Der Wärmeübergangskoeffizient lässt sich besonders einfach in einer Kalorimetereinrichtung messtechnisch erfassen und verfolgen. Hierbei ist der Anteil an Monomeren bekannt, welche in das Reaktionsgefäß zudosiert wurde und damit die maximale Reaktionsenthalpie, die zu erwarten ist. Durch Messung der tatsächlich über die Kühlung abgeführten Reaktionsenthalpie ist der Reaktionsumsatz zu jedem Zeitpunkt der Reaktion ermittelbar. Die in der Emulsionspolymerisation sehr wichtige Frage nach dem mittleren Zahl der aktiven Zentren ή in einem Polymerpartikel, die die mittlere Reaktionsgeschwindigkeit, damit auch die Reaktionsenthalpierate, das Copolymerisationsverhalten und den Verzweigungsgrad kontrollieren, ist experimentell über eine sogenannte Bypassmessung zugänglich. Hierbei wird ein kleiner Strom aus dem Reaktionsgefäß über eine Pumpe durch eine für die Messung geeignete Messzelle gepumpt. Beispielsweise kann die Magnetisierung einer Probe in einem Messkopf eines ESR- Gerätes bestimmt werden. Entsprechend dieser Technik können auch andere spektroskopische Messungen oder auch Lichtstreuexperimente durchgeführt werden.

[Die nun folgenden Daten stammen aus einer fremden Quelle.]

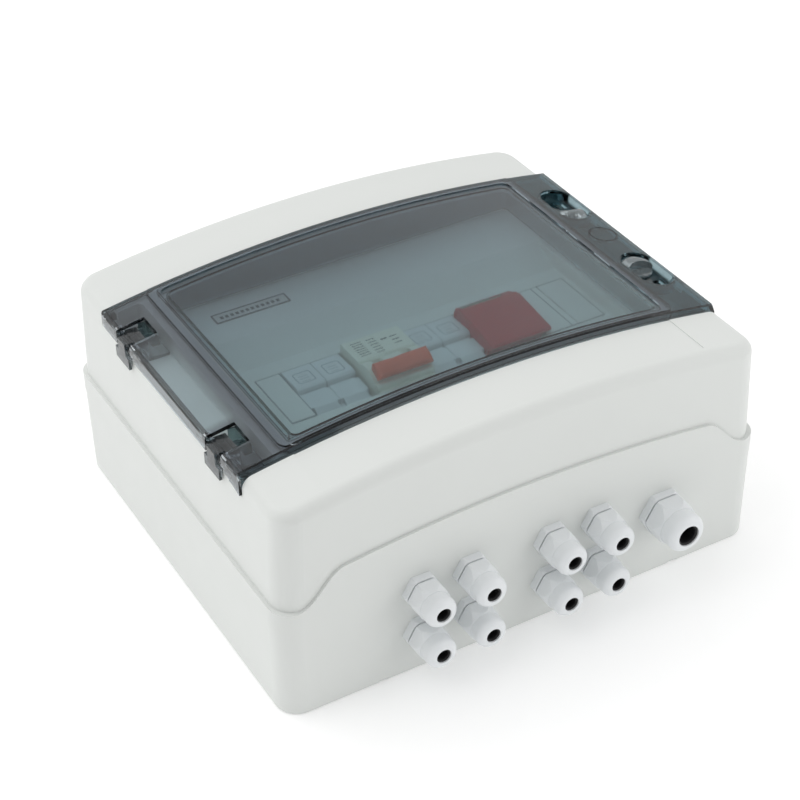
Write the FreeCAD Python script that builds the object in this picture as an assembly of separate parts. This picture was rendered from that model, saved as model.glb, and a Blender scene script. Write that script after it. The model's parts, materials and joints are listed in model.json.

Instabilitäten in kolloidalen Systemen zeichnen sich häufig dadurch aus, dass es zur Koagulation von Partikeln kommt. Dabei nimmt der Durchmesser dieses Partikel zu und dies kann messtechnisch verfolgt werden. Je nach Größe der Teilchen spricht man von Mikro- oder Feinkoagulat, Stippen,
Gries oder Grobkoagulat ; alle diese Erscheinungen sind unerwünscht, denn die reduzieren die Qualität des Endproduktes, müssen ggf. mit erheblichem Aufwand entfernt werden oder lagern sich als Beläge in den Polymerisationsbehälter ab und müssen dann aufwendig durch Reinigung entfernt werden. Auch besteht die Gefahr, dass die Produkte zwar herstellbar sind, aber unter den Bedingungen der Applikation unzureichende Stabilität aufweisen. In der Regel nehmen die Instabilitäten mit steigender Temperatur zu.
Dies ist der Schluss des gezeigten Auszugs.